> _Information shown_
::::::::

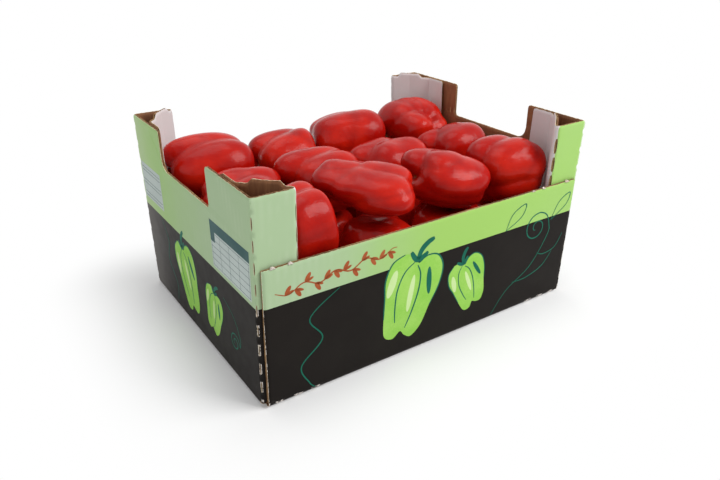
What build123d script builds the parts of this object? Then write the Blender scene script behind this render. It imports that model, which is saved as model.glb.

::::::::

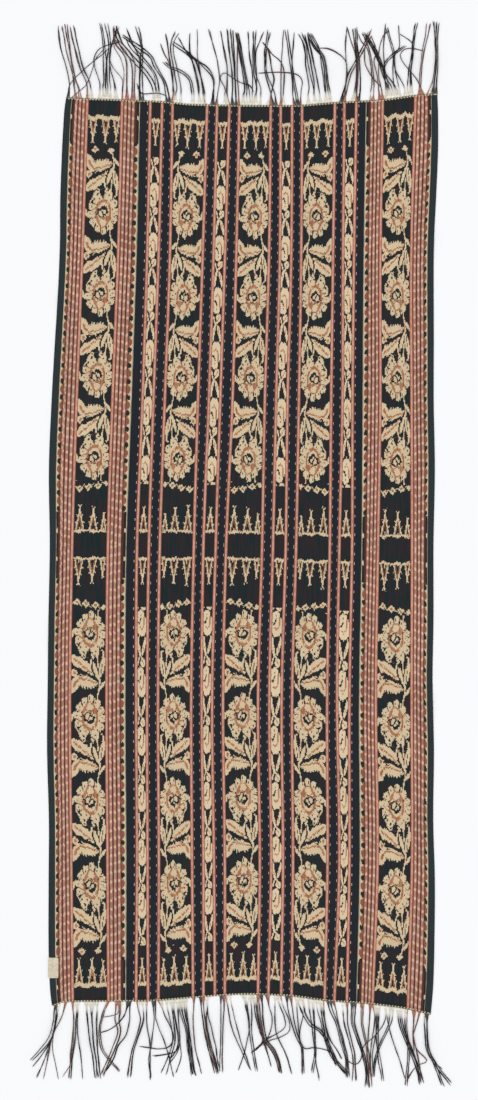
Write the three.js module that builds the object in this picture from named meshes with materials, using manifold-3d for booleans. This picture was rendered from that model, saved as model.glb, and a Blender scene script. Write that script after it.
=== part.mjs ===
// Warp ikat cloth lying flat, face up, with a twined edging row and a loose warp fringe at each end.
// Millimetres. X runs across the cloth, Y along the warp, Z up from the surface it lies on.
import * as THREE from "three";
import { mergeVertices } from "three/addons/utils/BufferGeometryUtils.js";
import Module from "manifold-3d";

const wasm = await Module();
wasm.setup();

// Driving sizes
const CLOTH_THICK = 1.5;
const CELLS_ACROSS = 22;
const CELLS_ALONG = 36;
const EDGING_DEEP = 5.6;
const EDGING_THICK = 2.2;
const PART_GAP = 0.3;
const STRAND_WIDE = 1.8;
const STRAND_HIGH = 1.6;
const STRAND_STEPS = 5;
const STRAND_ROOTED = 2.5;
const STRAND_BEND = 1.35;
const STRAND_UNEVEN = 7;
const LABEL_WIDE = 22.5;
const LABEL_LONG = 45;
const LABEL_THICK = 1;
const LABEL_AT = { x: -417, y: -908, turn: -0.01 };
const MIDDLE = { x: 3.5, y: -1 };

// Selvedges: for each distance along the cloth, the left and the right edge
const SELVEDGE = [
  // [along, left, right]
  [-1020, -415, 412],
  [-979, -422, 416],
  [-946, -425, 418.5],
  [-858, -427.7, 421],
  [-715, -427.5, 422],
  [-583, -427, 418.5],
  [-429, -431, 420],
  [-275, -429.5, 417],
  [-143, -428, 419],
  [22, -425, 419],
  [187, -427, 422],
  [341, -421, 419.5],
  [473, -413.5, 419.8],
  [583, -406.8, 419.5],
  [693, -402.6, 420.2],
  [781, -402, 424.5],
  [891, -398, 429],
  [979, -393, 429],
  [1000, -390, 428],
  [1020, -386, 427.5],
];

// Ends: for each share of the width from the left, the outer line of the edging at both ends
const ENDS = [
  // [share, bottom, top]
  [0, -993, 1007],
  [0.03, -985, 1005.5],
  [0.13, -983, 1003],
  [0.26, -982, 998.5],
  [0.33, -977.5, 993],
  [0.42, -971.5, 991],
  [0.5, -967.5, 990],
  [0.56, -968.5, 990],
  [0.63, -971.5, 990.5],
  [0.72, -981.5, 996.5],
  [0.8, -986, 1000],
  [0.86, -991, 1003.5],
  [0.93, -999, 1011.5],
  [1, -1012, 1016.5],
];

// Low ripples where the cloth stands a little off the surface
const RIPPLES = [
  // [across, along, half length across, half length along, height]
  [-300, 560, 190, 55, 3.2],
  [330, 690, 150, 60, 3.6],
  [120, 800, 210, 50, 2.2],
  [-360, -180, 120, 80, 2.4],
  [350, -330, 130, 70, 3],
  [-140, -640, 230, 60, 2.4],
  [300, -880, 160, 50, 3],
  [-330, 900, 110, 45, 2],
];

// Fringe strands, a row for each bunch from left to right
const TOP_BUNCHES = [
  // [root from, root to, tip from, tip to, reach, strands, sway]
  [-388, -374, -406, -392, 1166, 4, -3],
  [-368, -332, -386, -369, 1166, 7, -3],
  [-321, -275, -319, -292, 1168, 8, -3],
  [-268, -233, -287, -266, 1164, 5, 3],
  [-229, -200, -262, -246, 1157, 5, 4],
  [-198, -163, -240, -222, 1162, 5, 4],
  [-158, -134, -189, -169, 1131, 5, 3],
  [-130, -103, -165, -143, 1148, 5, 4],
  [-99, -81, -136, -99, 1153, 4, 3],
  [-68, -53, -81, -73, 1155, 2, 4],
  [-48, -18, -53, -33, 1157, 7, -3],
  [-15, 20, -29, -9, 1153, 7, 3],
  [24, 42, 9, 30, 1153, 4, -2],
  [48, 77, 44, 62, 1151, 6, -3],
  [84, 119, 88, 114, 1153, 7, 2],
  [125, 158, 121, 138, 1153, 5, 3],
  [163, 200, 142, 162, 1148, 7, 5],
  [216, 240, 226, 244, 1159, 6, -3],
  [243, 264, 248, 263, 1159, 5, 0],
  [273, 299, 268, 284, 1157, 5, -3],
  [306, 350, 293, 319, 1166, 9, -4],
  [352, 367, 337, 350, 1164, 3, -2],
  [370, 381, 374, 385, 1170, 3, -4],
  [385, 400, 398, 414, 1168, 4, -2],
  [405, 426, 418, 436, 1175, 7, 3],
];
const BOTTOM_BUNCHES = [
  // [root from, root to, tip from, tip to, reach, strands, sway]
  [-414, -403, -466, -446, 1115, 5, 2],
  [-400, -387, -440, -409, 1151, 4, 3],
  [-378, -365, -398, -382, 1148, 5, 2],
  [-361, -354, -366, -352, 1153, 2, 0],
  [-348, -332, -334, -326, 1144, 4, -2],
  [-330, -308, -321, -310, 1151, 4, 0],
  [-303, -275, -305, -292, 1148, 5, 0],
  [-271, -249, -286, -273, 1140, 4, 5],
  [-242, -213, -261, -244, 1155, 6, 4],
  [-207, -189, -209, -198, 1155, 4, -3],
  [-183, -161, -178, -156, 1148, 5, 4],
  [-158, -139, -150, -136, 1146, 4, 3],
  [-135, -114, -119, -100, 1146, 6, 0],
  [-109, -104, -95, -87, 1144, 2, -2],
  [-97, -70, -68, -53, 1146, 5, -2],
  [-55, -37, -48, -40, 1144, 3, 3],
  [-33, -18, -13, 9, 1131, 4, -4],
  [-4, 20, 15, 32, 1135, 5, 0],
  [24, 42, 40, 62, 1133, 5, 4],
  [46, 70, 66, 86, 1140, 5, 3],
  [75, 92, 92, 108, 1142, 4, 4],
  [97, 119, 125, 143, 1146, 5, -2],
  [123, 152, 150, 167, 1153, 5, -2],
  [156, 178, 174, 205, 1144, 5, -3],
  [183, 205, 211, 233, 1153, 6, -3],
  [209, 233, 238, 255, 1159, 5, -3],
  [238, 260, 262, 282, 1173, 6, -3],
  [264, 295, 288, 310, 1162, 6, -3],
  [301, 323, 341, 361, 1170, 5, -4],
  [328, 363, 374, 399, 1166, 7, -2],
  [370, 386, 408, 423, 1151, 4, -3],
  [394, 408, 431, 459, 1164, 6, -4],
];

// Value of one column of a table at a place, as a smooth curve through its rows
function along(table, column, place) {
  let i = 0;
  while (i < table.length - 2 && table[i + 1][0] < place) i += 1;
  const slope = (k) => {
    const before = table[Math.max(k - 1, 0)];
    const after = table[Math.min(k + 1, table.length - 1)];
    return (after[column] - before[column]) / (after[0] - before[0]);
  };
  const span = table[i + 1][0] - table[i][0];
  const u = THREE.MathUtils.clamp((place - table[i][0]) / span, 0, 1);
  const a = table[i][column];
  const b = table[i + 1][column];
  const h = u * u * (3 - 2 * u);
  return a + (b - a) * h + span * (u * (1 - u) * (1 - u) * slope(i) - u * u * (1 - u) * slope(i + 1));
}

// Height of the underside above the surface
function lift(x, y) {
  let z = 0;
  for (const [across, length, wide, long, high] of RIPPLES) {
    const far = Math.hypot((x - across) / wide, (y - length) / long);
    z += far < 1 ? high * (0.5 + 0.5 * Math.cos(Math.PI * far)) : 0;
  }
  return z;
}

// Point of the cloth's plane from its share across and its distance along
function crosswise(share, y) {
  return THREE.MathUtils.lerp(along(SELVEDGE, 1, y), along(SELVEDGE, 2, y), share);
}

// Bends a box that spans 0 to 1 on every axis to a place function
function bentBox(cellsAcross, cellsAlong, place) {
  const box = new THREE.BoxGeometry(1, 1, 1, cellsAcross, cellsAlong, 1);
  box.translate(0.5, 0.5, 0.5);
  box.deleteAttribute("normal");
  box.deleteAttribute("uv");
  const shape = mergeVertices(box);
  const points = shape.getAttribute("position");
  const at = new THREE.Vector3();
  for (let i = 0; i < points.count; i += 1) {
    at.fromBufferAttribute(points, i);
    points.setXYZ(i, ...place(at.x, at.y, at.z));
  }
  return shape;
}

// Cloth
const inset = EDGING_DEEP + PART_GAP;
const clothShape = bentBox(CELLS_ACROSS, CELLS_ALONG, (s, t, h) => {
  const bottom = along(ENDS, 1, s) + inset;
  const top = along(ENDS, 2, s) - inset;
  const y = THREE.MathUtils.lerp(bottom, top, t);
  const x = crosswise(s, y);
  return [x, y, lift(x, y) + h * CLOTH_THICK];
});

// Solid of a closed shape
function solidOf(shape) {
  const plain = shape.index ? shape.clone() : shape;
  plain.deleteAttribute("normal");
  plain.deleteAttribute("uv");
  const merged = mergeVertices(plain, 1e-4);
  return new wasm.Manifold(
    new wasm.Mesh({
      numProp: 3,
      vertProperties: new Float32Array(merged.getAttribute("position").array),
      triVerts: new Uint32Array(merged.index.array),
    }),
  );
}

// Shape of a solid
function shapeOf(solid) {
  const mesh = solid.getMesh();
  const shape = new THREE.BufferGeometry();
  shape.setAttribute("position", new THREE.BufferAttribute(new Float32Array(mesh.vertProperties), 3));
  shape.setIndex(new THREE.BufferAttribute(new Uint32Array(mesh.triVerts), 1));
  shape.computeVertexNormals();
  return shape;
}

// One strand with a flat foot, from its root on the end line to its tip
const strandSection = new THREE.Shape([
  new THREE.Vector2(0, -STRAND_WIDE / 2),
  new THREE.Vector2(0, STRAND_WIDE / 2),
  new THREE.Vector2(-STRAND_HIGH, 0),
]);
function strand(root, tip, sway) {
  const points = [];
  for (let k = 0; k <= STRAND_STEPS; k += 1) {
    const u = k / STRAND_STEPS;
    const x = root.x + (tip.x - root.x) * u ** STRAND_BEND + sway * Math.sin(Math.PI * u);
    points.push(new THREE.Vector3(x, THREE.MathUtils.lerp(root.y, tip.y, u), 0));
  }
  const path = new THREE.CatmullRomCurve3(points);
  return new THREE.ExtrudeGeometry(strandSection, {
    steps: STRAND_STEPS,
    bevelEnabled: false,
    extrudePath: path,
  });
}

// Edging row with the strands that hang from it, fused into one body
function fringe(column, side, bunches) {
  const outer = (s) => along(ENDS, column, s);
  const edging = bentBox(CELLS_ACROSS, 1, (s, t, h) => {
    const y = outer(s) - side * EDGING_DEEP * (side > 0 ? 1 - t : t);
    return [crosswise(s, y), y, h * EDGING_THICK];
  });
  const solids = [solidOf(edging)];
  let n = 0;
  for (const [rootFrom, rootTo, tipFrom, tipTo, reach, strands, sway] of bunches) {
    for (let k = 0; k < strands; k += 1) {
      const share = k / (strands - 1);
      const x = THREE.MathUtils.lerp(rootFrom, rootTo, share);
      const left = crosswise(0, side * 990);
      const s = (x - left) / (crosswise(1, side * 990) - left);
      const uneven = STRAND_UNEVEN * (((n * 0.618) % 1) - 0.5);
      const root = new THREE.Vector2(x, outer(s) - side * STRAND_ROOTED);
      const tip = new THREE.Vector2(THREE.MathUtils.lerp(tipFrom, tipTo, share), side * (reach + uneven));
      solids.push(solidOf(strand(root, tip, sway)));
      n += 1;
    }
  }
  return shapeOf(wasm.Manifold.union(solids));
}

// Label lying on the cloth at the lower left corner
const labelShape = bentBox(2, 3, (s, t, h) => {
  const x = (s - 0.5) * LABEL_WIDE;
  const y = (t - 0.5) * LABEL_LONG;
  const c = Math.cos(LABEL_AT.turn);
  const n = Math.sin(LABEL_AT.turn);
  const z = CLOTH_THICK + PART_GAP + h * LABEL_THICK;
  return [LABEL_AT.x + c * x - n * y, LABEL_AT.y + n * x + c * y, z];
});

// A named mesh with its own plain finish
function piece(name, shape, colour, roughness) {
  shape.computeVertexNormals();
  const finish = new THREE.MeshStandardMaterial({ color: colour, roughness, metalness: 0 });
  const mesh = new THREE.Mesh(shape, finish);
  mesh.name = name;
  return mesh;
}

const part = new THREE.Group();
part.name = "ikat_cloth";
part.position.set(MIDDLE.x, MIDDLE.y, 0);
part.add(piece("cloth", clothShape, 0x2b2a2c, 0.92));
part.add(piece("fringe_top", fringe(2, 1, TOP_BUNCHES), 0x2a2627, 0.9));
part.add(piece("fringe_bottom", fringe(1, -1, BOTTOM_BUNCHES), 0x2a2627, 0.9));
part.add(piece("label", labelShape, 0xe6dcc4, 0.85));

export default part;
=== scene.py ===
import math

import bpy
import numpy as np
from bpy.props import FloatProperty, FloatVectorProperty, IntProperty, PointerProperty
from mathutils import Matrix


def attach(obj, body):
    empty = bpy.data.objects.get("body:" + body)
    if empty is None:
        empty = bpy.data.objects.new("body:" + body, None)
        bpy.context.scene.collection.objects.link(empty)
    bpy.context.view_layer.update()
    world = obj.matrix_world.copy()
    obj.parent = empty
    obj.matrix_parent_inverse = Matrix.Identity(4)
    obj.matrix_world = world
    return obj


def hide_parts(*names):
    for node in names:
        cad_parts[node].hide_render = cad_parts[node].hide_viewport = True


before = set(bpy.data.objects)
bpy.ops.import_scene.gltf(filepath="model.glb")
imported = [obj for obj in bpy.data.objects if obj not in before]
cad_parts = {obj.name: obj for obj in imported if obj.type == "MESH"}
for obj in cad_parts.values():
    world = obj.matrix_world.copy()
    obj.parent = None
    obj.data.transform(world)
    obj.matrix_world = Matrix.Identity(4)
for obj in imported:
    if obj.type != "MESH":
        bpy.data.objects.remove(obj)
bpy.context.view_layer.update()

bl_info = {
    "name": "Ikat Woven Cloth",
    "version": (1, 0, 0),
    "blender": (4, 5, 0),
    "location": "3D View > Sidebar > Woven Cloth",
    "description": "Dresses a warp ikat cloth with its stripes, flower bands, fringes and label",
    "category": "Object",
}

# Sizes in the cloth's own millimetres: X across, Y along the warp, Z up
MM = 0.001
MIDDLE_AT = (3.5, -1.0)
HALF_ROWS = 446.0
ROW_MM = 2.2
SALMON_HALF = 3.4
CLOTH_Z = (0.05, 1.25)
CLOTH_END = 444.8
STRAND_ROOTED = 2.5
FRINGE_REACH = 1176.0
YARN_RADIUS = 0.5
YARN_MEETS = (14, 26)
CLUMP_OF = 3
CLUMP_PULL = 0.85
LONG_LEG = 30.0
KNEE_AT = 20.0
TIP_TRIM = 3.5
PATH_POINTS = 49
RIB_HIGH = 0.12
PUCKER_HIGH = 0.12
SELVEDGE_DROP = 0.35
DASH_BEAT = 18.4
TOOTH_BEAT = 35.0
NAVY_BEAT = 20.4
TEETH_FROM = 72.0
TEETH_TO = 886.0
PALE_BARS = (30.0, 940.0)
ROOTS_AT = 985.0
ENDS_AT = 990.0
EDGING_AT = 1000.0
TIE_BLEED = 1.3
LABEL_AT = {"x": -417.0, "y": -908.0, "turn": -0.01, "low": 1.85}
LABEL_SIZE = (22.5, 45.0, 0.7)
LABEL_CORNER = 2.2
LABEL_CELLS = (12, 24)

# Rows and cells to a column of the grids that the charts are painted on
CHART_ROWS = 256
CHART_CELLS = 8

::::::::

> _Short task_
Print the lines from the line containing "Write the three.js" to the line containing "wasm.setup();", both ends included, exactly and with nothing added.

> _Full answer_
Write the three.js module that builds the object in this picture from named meshes with materials, using manifold-3d for booleans. This picture was rendered from that model, saved as model.glb, and a Blender scene script. Write that script after it.
=== part.mjs ===
// Warp ikat cloth lying flat, face up, with a twined edging row and a loose warp fringe at each end.
// Millimetres. X runs across the cloth, Y along the warp, Z up from the surface it lies on.
import * as THREE from "three";
import { mergeVertices } from "three/addons/utils/BufferGeometryUtils.js";
import Module from "manifold-3d";

const wasm = await Module();
wasm.setup();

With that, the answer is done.